20. From this, as it were, general idea could inquiry be made into the more special idea of order, as we are here speaking of order; but on this point there is a certain controversy.

21. For those [Bonaventure, Ps-Isidorian Decretals, Ps.-Alcuin, Lombard, Albert the Great, Thomas Aquinas, Richard of Middleton] who posit that the priesthood is the simply first order, denying that episcopacy is an order, would, from the fact that the priesthood is a rank disposing one to the consecrating of the Eucharist as to the more excellent act agreeing to that rank (and the idea of all the inferior ranks ought to be in their order to the first rank) - these say that the fitting description of order would be that it is ‘a preeminent rank in the Church, disposing one by congruity to some act pertaining to the consecration or dispensation of the Eucharist’.

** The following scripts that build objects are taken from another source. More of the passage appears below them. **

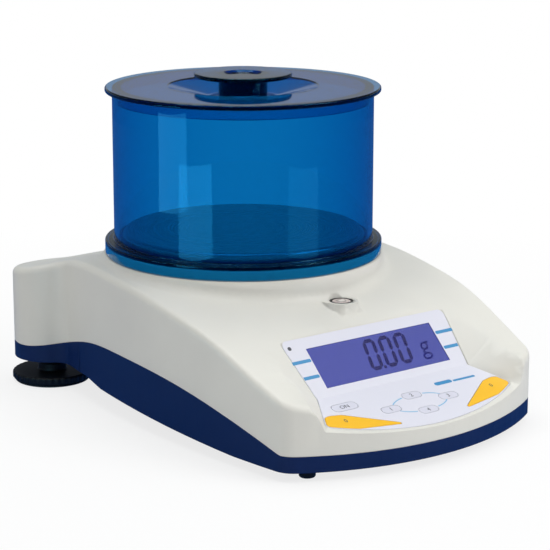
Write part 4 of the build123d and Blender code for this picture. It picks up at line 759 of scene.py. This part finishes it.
for word, side in (("left", -1), ("right", 1)):
    x = data_x + side * 12.5 * MM
    flange_y = data_high.y - 5.0 * MM
    prism_y(f"data_post_{word}", round_outline(x, port_z, 2.7 * MM, 6, math.pi / 6), flange_y + 0.02 * MM,
            flange_y + 4.6 * MM, zinc_steel)
    prism_y(f"data_post_{word}_bore", round_outline(x, port_z, 1.4 * MM), flange_y + 3.0 * MM, flange_y + 4.65 * MM,
            black_abs)

# ---------------------------------------------------------------- underside
# The battery cover and the rubber bung over the hook's hole, both flush in the navy tray.
smooth_copy("battery_cover", "battery_lid", navy_abs)
smooth_copy("weigh_below_plug", "hook_bung", rubber)

# ---------------------------------------------------------------- what is inside
# Boards of glass epoxy under green solder mask, the aluminium weighing cell on its plate, a
# cast support for the pan, zinc-plated screws, and the battery in its shrink sleeve.
circuit_board = moulded_plastic("solder_mask_green", "#1B5A34", 0.35, 1.2 * MM, 0.02 * MM)
diffuser = moulded_plastic("light_guide_white", "#E6EAEE", 0.3, 0.6 * MM, 0.01 * MM)
battery_sleeve = moulded_plastic("shrink_sleeve_blue", "#27477F", 0.3, 0.8 * MM, 0.01 * MM)
milled_aluminium = plated_metal("aluminium_milled", "#C8CACC", 0.3, 0.5 * MM)
cast_aluminium = plated_metal("aluminium_die_cast", "#ABADB0", 0.5, 0.8 * MM)
INSIDE = {
    "lcd_backlight": diffuser, "display_board": circuit_board, "keypad_board": circuit_board,
    "main_board": circuit_board, "base_plate": milled_aluminium, "cell_mount_block": milled_aluminium,
    "load_cell": milled_aluminium, "pan_support": cast_aluminium, "battery_pack": battery_sleeve,
    "display_board_screws": zinc_steel, "keypad_board_screws": zinc_steel, "base_plate_screws": zinc_steel,
    "cell_screws": zinc_steel, "pan_support_screws": zinc_steel, "overload_stops": zinc_steel,
    "housing_screws": zinc_steel, "main_board_screws": zinc_steel, "battery_cover_screws": zinc_steel,
}
for node, material in INSIDE.items():
    dress(node, material)

# ---------------------------------------------------------------- bench and room
# A white bench under a white room: the bench keeps a faint shadow near the feet, then glows
# as white as the room behind it.  Blue flags stand low and dark ones high, so gloss mirrors
# deep blue from below, a pale wall at eye level, and little from above.
bench_paint, bench_tree, bench_shader = start_material("bench_white_paint", "#F7F7F7", 0.6)
bench_place = add_node(bench_tree, "ShaderNodeTexCoord").outputs["Object"]
bench_far = add_node(bench_tree, "ShaderNodeVectorMath", links={0: bench_place}, operation="LENGTH")
bench_fade = add_node(bench_tree, "ShaderNodeMapRange",
                      {"From Min": 0.12, "From Max": 0.42, "To Min": 0.78, "To Max": 1.0},
                      {"Value": bench_far.outputs["Value"]})
bench_rays = add_node(bench_tree, "ShaderNodeLightPath")
bench_seen = add_node(bench_tree, "ShaderNodeMath", links={0: bench_rays.outputs["Is Camera Ray"],
                                                           1: bench_rays.outputs["Is Transmission Ray"]},
                      operation="MAXIMUM")
bench_mix = add_node(bench_tree, "ShaderNodeMath", links={0: bench_seen.outputs["Value"],
                                                          1: bench_fade.outputs["Result"]}, operation="MULTIPLY")
bench_glow = add_node(bench_tree, "ShaderNodeEmission", {"Color": (1, 1, 1, 1), "Strength": 1.0})
bench_mirrored = add_node(bench_tree, "ShaderNodeEmission", {"Color": (0.03, 0.12, 0.38, 1), "Strength": 1.0})
bench_gloss = add_node(bench_tree, "ShaderNodeMixShader",
                       links={"Fac": bench_rays.outputs["Is Glossy Ray"], 1: bench_shader.outputs["BSDF"],
                              2: bench_mirrored.outputs["Emission"]})
bench_blend = add_node(bench_tree, "ShaderNodeMixShader",
                       links={"Fac": bench_mix.outputs["Value"], 1: bench_gloss.outputs["Shader"],
                              2: bench_glow.outputs["Emission"]})
bench_tree.links.new(bench_blend.outputs["Shader"], bench_tree.nodes["Material Output"].inputs["Surface"])
rim = np.linspace(0, 2 * math.pi, 96, endpoint=False)
bench_mesh = bpy.data.meshes.new("bench")
bench_mesh.from_pydata(np.stack([0.9 * np.cos(rim), 0.9 * np.sin(rim), 0 * rim - 0.02 * MM], axis=-1).tolist(), [],
                       [list(range(96))])
bench_mesh.materials.append(bench_paint)
bench = bpy.data.objects.new("bench", bench_mesh)
bpy.context.scene.collection.objects.link(bench)

room = bpy.data.worlds.new("white_room")
bpy.context.scene.world = room
room.use_nodes = True
tree = room.node_tree
tree.nodes.clear()
direction = add_node(tree, "ShaderNodeTexCoord").outputs["Generated"]
height = add_node(tree, "ShaderNodeSeparateXYZ", links={"Vector": direction}).outputs["Z"]
level = add_node(tree, "ShaderNodeMapRange", {"From Min": 0.02, "From Max": 0.22, "To Min": 0.16, "To Max": 0.45},
                 {"Value": height}, interpolation_type="SMOOTHSTEP")
walls = add_node(tree, "ShaderNodeBackground", {"Color": (1, 1, 1, 1)}, {"Strength": level.outputs["Result"]})
seen = add_node(tree, "ShaderNodeBackground", {"Color": (1, 1, 1, 1), "Strength": 1.0})
flags = add_node(tree, "ShaderNodeValToRGB", links={"Fac": height})
flags.color_ramp.interpolation = "EASE"
for place, shade in ((0.0, (0.02, 0.10, 0.35)), (0.12, (0.34, 0.37, 0.40)), (0.17, (0.38, 0.41, 0.43)),
                     (0.27, (0.10, 0.12, 0.16))):
    stop = flags.color_ramp.elements.new(place)
    stop.color = (*shade, 1.0)
flags.color_ramp.elements.remove(flags.color_ramp.elements[0])
flags.color_ramp.elements[-1].color = (0.10, 0.12, 0.16, 1.0)
mirrored = add_node(tree, "ShaderNodeBackground", links={"Color": flags.outputs["Color"]})
rays = add_node(tree, "ShaderNodeLightPath")
lit = add_node(tree, "ShaderNodeMixShader", links={"Fac": rays.outputs["Is Glossy Ray"],
                                                   1: walls.outputs["Background"], 2: mirrored.outputs["Background"]})
plain = add_node(tree, "ShaderNodeMath", links={0: rays.outputs["Is Camera Ray"],
                                                1: rays.outputs["Is Transmission Ray"]}, operation="MAXIMUM")
both = add_node(tree, "ShaderNodeMixShader", links={"Fac": plain.outputs["Value"], 1: lit.outputs["Shader"],
                                                    2: seen.outputs["Background"]})
add_node(tree, "ShaderNodeOutputWorld", links={"Surface": both.outputs["Shader"]})


def softbox(name, place, target, size, power, colour=(1, 1, 1), only_gloss=False):
    """A rectangular lamp that faces its target and is never seen itself."""
    lamp = bpy.data.lights.new(name, "AREA")
    lamp.shape, lamp.size, lamp.size_y = "RECTANGLE", *size
    lamp.energy, lamp.color = power, colour
    made = bpy.data.objects.new(name, lamp)
    bpy.context.scene.collection.objects.link(made)
    made.location = place
    made.rotation_euler = (Vector(target) - Vector(place)).to_track_quat("-Z", "Y").to_euler()
    made.visible_camera = False
    made.visible_diffuse = made.visible_transmission = not only_gloss
    return made


softbox("key_softbox", (0.55, -0.85, 0.9), (0, 0, 0.05), (0.7, 0.7), 6.5)
softbox("top_softbox", (0.0, 0.15, 1.15), (0, 0, 0.05), (0.9, 0.9), 6.6, colour=(0.96, 1.0, 1.0))

EYE = Vector((-0.60923, -0.76518, 0.29859))
STRIP_DISTANCE = 0.2
facing = math.atan2(EYE.x - shield_middle[0], shield_middle[1] - EYE.y)


def mirrored_place(turn, level):
    """Point on the cylinder at a turn from the eye's side, and the place it mirrors: v - 2 (v.n) n."""
    normal = Vector((math.sin(facing + turn), -math.cos(facing + turn), 0))
    skin = Vector((*shield_middle, level)) + normal * SHIELD_RADIUS
    ray = (skin - EYE).normalized()
    bounced = ray - 2 * ray.dot(normal) * normal
    return skin, skin + bounced * STRIP_DISTANCE


# Three strip lamps, each as wide and high as the pale band that it draws on the cylinder.
for name, turns, levels, glow in (("upper_strip", (-38, -24), (103, 149), 3.0),
                                  ("lower_strip", (-28, -13), (82, 126), 3.2),
                                  ("faint_strip", (19, 33), (82, 124), 1.1)):
    corners = [mirrored_place(math.radians(turn), level * MM) for turn in turns for level in levels]
    skin = sum((c[0] for c in corners), Vector()) / 4
    lamp_place = sum((c[1] for c in corners), Vector()) / 4
    width = ((corners[2][1] + corners[3][1]) / 2 - (corners[0][1] + corners[1][1]) / 2).length
    tall = (corners[1][1] - corners[0][1]).length
    softbox(name, lamp_place, skin, (width, tall), glow * math.pi * width * tall, (0.25, 0.75, 1.0), only_gloss=True)

# ---------------------------------------------------------------- camera
# A long lens from the front left, a little above the lid, as a catalogue picture is taken.
# It looks 13.5 degrees down; its small shift centres the balance in the frame.
camera = bpy.data.objects.new("camera", bpy.data.cameras.new("camera"))
bpy.context.scene.collection.objects.link(camera)
camera.data.lens, camera.data.sensor_width = 134.76, 36.0
camera.data.shift_x = 0.00975
camera.data.clip_start, camera.data.clip_end = 0.05, 20.0
camera.location = EYE
camera.rotation_euler = Euler((math.pi / 2 - 0.2358, 0.0, -0.6689))
bpy.context.scene.camera = camera
bpy.context.scene.view_settings.view_transform = "Standard"
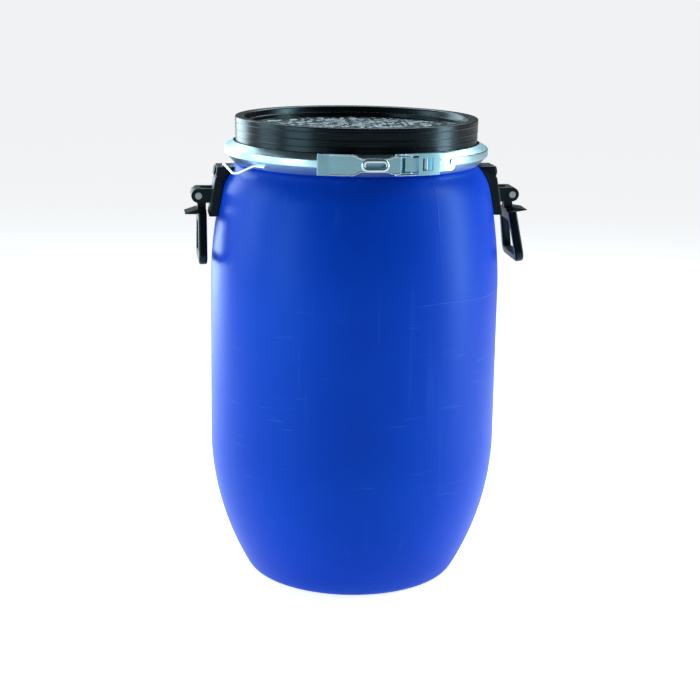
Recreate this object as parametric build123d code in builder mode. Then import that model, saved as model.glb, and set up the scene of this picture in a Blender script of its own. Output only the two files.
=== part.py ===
from build123d import *
import math
import os

os.makedirs("parts", exist_ok=True)

# Plastic open head drum, sizes in millimetres.
# Origin: centre of the base, on the surface the drum stands on. +Z is up.
# The two carrying handles lie on the X axis and the lever closure is at the front, on -Y.
# A bearing is an angle about Z in degrees: 0 is the front (-Y) and it grows towards +X.

# ---- driving sizes -------------------------------------------------------------------------
overall_height = 630.0        # base to the top of the lid's rim
body_radius = 195.5           # widest outside radius of the body
wall = 4.0                    # body wall
mouth_radius = 152.0          # clear radius of the mouth
neck_radius = 160.5           # outside of the neck under the bead
bead_radius = 171.5           # outside of the drum's bead and of the lid's flange

# body outline
flank_radius = 375.0          # arc of the lower flank, in the section
flank_height = 200.0          # where the lower flank reaches its full width
barrel_radius = 700.0         # long arc of the upper flank, in the section
barrel_share = 142.0          # height that the long arc takes
shoulder_radius = 62.0        # tight arc of the shoulder, in the section
heel_radius = 25.0            # rounding between the flank and the base
foot_inner_radius = 110.0     # inside of the ring that the drum stands on
foot_slope = 7.0              # run of the slope from the foot up to the base panel
base_recess = 7.0             # height of the base panel above the foot
floor_wall = 4.5              # thickness of the base

# clamp ring section
lid_stand = 32.0              # the lid's rim above the ring's upper lip
band_thickness = 1.2
web_radius = 176.0            # outside of the ring's upright web
web_height = 9.1
upper_lip_radius = 164.3
upper_flank_rise = 6.7
lower_lip_radius = 163.5
lower_flank_drop = 12.2
band_clearance = 0.5          # between the band and the flange or bead that it holds
gap_start = 14.7              # bearing where the left half of the band ends
gap_end = 16.7                # bearing where the right half of the band begins
back_gap = 0.4                # gap between the band halves at the back

# lid
lid_wall = 4.0
lid_wall_radius = 162.5
rim_inner_radius = 149.5
rim_fillet = 3.0
recess_depth = 14.0           # lid's rim down to its panel
panel_thickness = 4.0
panel_radius = 145.5
ledge_depth = 8.0             # lid's rim down to the step in the recess wall
ledge_radius = 148.0
plug_clearance = 1.0          # lid's plug inside the mouth
plug_depth = 12.5             # plug below the drum's mouth
plug_wall = 4.0
lid_gap = 1.0                 # lid's flange above the drum's bead
gasket_height = 3.0
gasket_inner_radius = 160.0
gasket_width = 8.0
gasket_side_clearance = 0.1

# handles
pivot_radius = 212.0          # hinge pin of a grip, from the drum's axis
pivot_height = 526.5
bracket_width = 44.0
bracket_top = 565.0
bracket_bottom = 499.0
bracket_top_radius = 187.5
bracket_bottom_radius = 198.5
crease_height = 552.0
crease_size = 2.0
lug_radius = 9.5
lug_thickness = 10.0
lug_spacing = 28.0
grip_pin_radius = 3.0
pin_running_clearance = 0.06
barrel_side_clearance = 0.4
grip_width = 94.0
grip_shoulder_width = 62.0
grip_drop = 89.5              # hinge pin down to the bottom of the grip
grip_thickness = 11.5
grip_bar = 12.0
grip_offset = 4.7             # grip's mid plane inside the hinge pin's circle
grip_corner = 13.0
fin_drop = 24.5               # hinge pin down to the flat underside of the stop fin
fin_height = 6.5
fin_width = 37.0
fin_tip_radius = 230.0
right_grip_rest = 9.0         # the right grip stands out by this much, in degrees
stud_radius = 3.0
stud_head_radius = 5.5
stud_head_height = 2.4
stud_spacing = 16.0
stud_height = 558.5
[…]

22. Others [Godfrey of Vendome, William of Auxerre], who say that episcopacy is an order, because some rank belongs to it in the Church that does not belong to the priest, do not restrict the idea of order to the fact that it disposes one to an eminent act pertaining to the Eucharist, but in general that it is an eminent rank in the Church disposing one to carrying out some sacramental act. And in this way the power that episcopacy adds over priesthood has regard to some sacramental act, namely to confirm and to confer orders, which acts are proper to bishops.